**Objective**
Starting at the line that contains "left_side_panel();", copy every line down to the line that contains "obj.parent = None", inclusive, exactly as it stands. Omit all other lines.

(Some records)

_ _ _ _ _

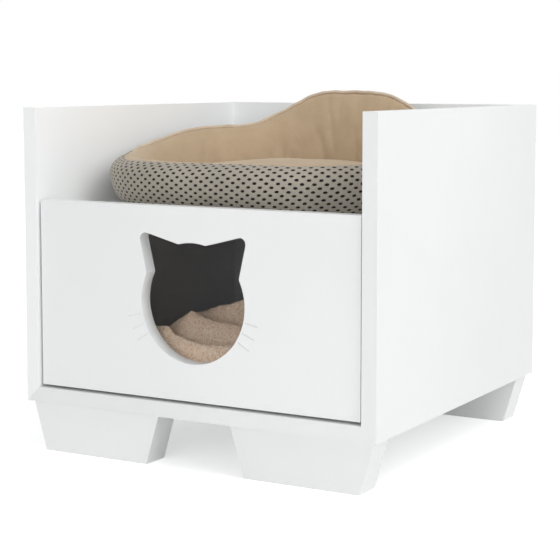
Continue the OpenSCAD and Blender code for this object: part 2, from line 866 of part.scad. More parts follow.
// Height of the wall at angle q: low in front, raised at the sides and highest at the back
function from_back(q) = let (p = outline(0, q)) atan2(abs(p[0]), p[1]);
function wall_h(q) =
  let (turn = from_back(q))
  wall_front_h
    + (wall_side_h - wall_front_h) * smooth((rim_side_from - turn) / rim_side_span)
    + (wall_back_h - wall_side_h) * smooth((rim_back_from - turn) / rim_back_span);
function rim_inset(h) = rim_in + rim_lean * (h - wall_front_h) / (wall_back_h - wall_front_h);

// The wall's section at a height h, as inset and height pairs: up the outside, over the rim and
// down the inside
function wall_section(h) =
  let (lean = rim_inset(h), above = h - wall_belly_h)
  concat(
    [for (a = [-90 : 30 : -30])
      [wall_under * (1 - cos(a)), wall_belly_h * (1 + sin(a))]],
    [for (a = [0 : 22.5 : 90]) [lean * (1 - cos(a)), wall_belly_h + above * sin(a)]],
    [for (t = [0.08, 0.3, 0.6, 1])
      [lean + (wall_t - lean) * sqrt(1 - (1 - t) * (1 - t)), h * (1 - t)]]
  );

// A closed ring of sections joined all round
module ring_solid(rings) {
  n = len(rings);
  m = len(rings[0]);
  faces = [
    for (i = [0 : n - 1], j = [0 : m - 1])
      each quad(
        i * m + j, i * m + (j + 1) % m,
        ((i + 1) % n) * m + (j + 1) % m, ((i + 1) % n) * m + j
      )
  ];
  polyhedron([for (r = rings) each r], faces, convexity = 6);
}

module bed_wall() {
  rings = [
    for (i = [0 : bed_around - 1])
      let (q = (i + 0.5) * bed_step)
      [for (p = wall_section(wall_h(q))) bed_point(p[0], p[1], q)]
  ];
  color(dotted) ring_solid(rings);
}

// The pad: level rings from its underside round its edge to the crown
module bed_pad() {
  inner = min(bed_half_w, bed_half_d) - wall_t;
  rings = [
    [wall_t + pad_under_in, 0],
    [wall_t + soft_gap, pad_edge_h * 0.45],
    [wall_t + pad_over_in, pad_edge_h * 0.9],
    [wall_t + inner * 0.15, pad_edge_h + (pad_crown_h - pad_edge_h) * 0.4],
    [wall_t + inner * 0.4, pad_edge_h + (pad_crown_h - pad_edge_h) * 0.8],
    [wall_t + inner * 0.7, pad_edge_h + (pad_crown_h - pad_edge_h) * 0.97]
  ];
  n = bed_around;
  points = concat(
    [for (r = rings, i = [0 : n - 1]) bed_point(r[0], r[1], (i + 0.5) * bed_step)],
    [[0, bed_mid_y, bed_z], [0, bed_mid_y, bed_z + pad_crown_h]]
  );
  low = len(rings) * n;
  last = (len(rings) - 1) * n;
  faces = concat(
    [for (k = [0 : len(rings) - 2], i = [0 : n - 1])
      each quad(
        k * n + (i + 1) % n, k * n + i, (k + 1) * n + i, (k + 1) * n + (i + 1) % n
      )],
    [for (i = [0 : n - 1]) [low, i, (i + 1) % n]],
    [for (i = [0 : n - 1]) [last + (i + 1) % n, last + i, low + 1]]
  );
  color(tan) polyhedron(points, faces, convexity = 4);
}

// The piping: a round cord on the rim, from one end of the raised wall round the back to the other
module bed_piping() {
  r = piping_d / 2;
  first = ceil((90 - piping_end) / bed_step);
  last = floor((90 + piping_end) / bed_step) - 1;
  path = [
    for (i = [first : last])
      let (q = (i + 0.5) * bed_step, h = wall_h(q))
      bed_point(rim_inset(h), h + r + soft_gap, q)
  ];
  m = piping_sides;
  n = len(path);
  points = [
    for (i = [0 : n - 1])
      let (
        a = path[max(i - 1, 0)],
        b = path[min(i + 1, n - 1)],
        along = (b - a) / norm(b - a),
        side = cross(along, [0, 0, 1]) / norm(cross(along, [0, 0, 1])),
        up = cross(side, along)
      )
      for (j = [0 : m - 1]) path[i] + r * (cos(360 * j / m) * side + sin(360 * j / m) * up)
  ];
  faces = concat(
    [for (i = [0 : n - 2], j = [0 : m - 1])
      each quad(
        i * m + j, i * m + (j + 1) % m, (i + 1) * m + (j + 1) % m, (i + 1) * m + j
      )],
    [[for (j = [m - 1 : -1 : 0]) j]],
    [[for (j = [0 : m - 1]) (n - 1) * m + j]]
  );
  color(tan) polyhedron(points, faces, convexity = 4);
}

// A soft mound of one height around a place
function mound(height, p, at, spread) =
  height * exp(-pow((p[0] - at[0]) / spread[0], 2) - pow((p[1] - at[1]) / spread[1], 2));

// The blanket's top above its underside, with p from the middle and from its front edge
function blanket_top(p) =
  let (
    side = (blanket_w / 2 - abs(p[0])) / side_roll,
    back = (blanket_d - p[1]) / back_roll,
    front = p[1] / front_roll,
    ripple = sin(ripple_turns[0] * p[1] + ripple_turns[1] * p[0])
      + cos(ripple_turns[2] * p[0] - ripple_turns[3] * p[1])
  )
  blanket_edge
    + smooth(side) * smooth(back) * smooth(front) * (
      mound(fold_h, p, [p[0], fold_y], [1, fold_spread])
      + mound(hump_h, p, [-hump_left, hump_y], [hump_across, hump_along])
      + mound(bunch_h, p, [bunch_right, bunch_y], [bunch_across, bunch_along])
      + ripple_h * (2 + ripple) / 4
    );
module blanket() {
  nx = blanket_across;
  ny = blanket_along;
  row = nx + 1;
  function at(i, j) = [blanket_w * (i / nx - 0.5), blanket_d * j / ny];
  top = [
    for (j = [0 : ny], i = [0 : nx])
      let (p = at(i, j)) [p[0], blanket_y + p[1], blanket_z + blanket_top(p)]
  ];
  rim = concat(
    [for (i = [0 : nx - 1]) i],
    [for (j = [0 : ny - 1]) j * row + nx],
    [for (i = [nx : -1 : 1]) ny * row + i],
    [for (j = [ny : -1 : 1]) j * row]
  );
  low = [for (k = rim) [top[k][0], top[k][1], blanket_z]];
  base = len(top);
  n = len(rim);
  points = concat(top, low, [[0, blanket_y + blanket_d / 2, blanket_z]]);
  faces = concat(
    [for (j = [0 : ny - 1], i = [0 : nx - 1])
      each quad(
        j * row + i, (j + 1) * row + i, (j + 1) * row + i + 1, j * row + i + 1
      )],
    [for (k = [0 : n - 1])
      each quad(rim[k], rim[(k + 1) % n], base + (k + 1) % n, base + k)],
    [for (k = [0 : n - 1]) [base + k, base + (k + 1) % n, base + n]]
  );
  color(fleece) polyhedron(points, faces, convexity = 6);
}

left_side_panel();
right_side_panel();
bottom_panel();
back_panel();
bed_shelf();
front_left_foot();
front_right_foot();
back_left_foot();
back_right_foot();
foot_screws();
foot_dowels();
mitre_dowels();
shelf_dowels();
shelf_cam_bolts();
shelf_cam_locks();
back_dowels();
back_cam_bolts();
back_cam_locks();
left_runner_cabinet_member();
right_runner_cabinet_member();
runner_cabinet_screws();
left_runner_outer_cage();
right_runner_outer_cage();
left_runner_middle_member();
right_runner_middle_member();
left_runner_inner_cage();
right_runner_inner_cage();
left_runner_drawer_member();
right_runner_drawer_member();
runner_drawer_screws();
drawer_front();
drawer_left_side();
drawer_right_side();
drawer_back();
drawer_floor();
drawer_dowels();
drawer_cam_bolts();
drawer_cam_locks();
drawer_back_screws();
blanket();
bed_wall();
bed_pad();
bed_piping();
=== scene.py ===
"""Looks of the cat bed with drawer: materials for every board and fitting, and the soft goods
as cloth forms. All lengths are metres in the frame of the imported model: the origin is on the
floor under the case, X to the right, Y to the back and Z up."""

import math

import bpy
import numpy as np
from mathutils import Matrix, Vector, noise


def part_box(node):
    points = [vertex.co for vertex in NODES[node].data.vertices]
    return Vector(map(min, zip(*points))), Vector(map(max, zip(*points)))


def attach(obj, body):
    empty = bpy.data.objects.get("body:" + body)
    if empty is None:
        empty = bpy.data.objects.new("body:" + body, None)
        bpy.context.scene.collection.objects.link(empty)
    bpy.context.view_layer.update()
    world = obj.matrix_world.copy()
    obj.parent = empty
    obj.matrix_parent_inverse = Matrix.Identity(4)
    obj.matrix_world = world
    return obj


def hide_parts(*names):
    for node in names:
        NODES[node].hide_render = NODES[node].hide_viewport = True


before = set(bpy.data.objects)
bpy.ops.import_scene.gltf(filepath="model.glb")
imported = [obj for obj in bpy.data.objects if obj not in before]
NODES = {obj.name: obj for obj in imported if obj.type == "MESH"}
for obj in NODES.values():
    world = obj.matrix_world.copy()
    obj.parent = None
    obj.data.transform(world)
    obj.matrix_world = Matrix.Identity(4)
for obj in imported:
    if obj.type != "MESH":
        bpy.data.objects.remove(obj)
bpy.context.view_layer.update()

# White boards by material. The first is the plain board; the other two carry painted light and
# painted shade, their tone lifted or lowered to stand in for how the light falls on those boards.
# Each material's number is how many sRGB steps it is paler than the plain one.
WHITE_BOARDS = {
    "white_board": (0, ("bed_shelf", "front_left_foot", "back_left_foot", "back_right_foot")),
    "white_painted_light": (8, ("left_side_panel", "back_panel")),
    "white_painted_shade": (-5, ("right_side_panel", "bottom_panel", "front_right_foot")),
}
GREY_BOARDS = ("drawer_left_side", "drawer_right_side")

# How wide the boards' edges are softened, which boards have finer edges, the angle in degrees
# from which an edge is softened, and how close vertices are joined before that
EDGE_WIDTH = 0.0006
INNER_BOARDS = ("back_panel", "bed_shelf", "drawer_left_side", "drawer_right_side", "drawer_back")
INNER_EDGE_WIDTH = 0.0003
EDGE_ANGLE = 40
WELD_WITHIN = 0.00001

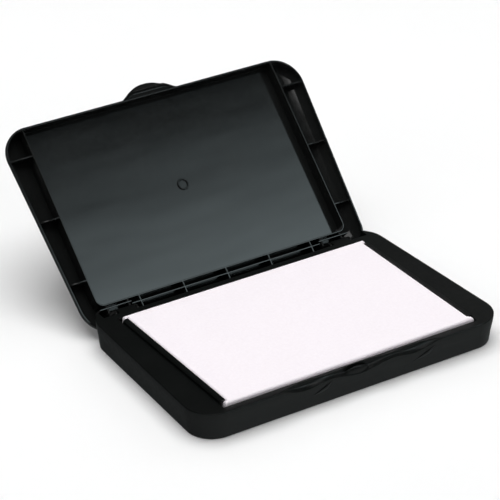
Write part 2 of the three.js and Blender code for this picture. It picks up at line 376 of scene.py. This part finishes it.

_ _ _ _ _

**Output for this task**
left_side_panel();
right_side_panel();
bottom_panel();
back_panel();
bed_shelf();
front_left_foot();
front_right_foot();
back_left_foot();
back_right_foot();
foot_screws();
foot_dowels();
mitre_dowels();
shelf_dowels();
shelf_cam_bolts();
shelf_cam_locks();
back_dowels();
back_cam_bolts();
back_cam_locks();
left_runner_cabinet_member();
right_runner_cabinet_member();
runner_cabinet_screws();
left_runner_outer_cage();
right_runner_outer_cage();
left_runner_middle_member();
right_runner_middle_member();
left_runner_inner_cage();
right_runner_inner_cage();
left_runner_drawer_member();
right_runner_drawer_member();
runner_drawer_screws();
drawer_front();
drawer_left_side();
drawer_right_side();
drawer_back();
drawer_floor();
drawer_dowels();
drawer_cam_bolts();
drawer_cam_locks();
drawer_back_screws();
blanket();
bed_wall();
bed_pad();
bed_piping();
=== scene.py ===
"""Looks of the cat bed with drawer: materials for every board and fitting, and the soft goods
as cloth forms. All lengths are metres in the frame of the imported model: the origin is on the
floor under the case, X to the right, Y to the back and Z up."""

import math

import bpy
import numpy as np
from mathutils import Matrix, Vector, noise


def part_box(node):
    points = [vertex.co for vertex in NODES[node].data.vertices]
    return Vector(map(min, zip(*points))), Vector(map(max, zip(*points)))


def attach(obj, body):
    empty = bpy.data.objects.get("body:" + body)
    if empty is None:
        empty = bpy.data.objects.new("body:" + body, None)
        bpy.context.scene.collection.objects.link(empty)
    bpy.context.view_layer.update()
    world = obj.matrix_world.copy()
    obj.parent = empty
    obj.matrix_parent_inverse = Matrix.Identity(4)
    obj.matrix_world = world
    return obj


def hide_parts(*names):
    for node in names:
        NODES[node].hide_render = NODES[node].hide_viewport = True


before = set(bpy.data.objects)
bpy.ops.import_scene.gltf(filepath="model.glb")
imported = [obj for obj in bpy.data.objects if obj not in before]
NODES = {obj.name: obj for obj in imported if obj.type == "MESH"}
for obj in NODES.values():
    world = obj.matrix_world.copy()
    obj.parent = None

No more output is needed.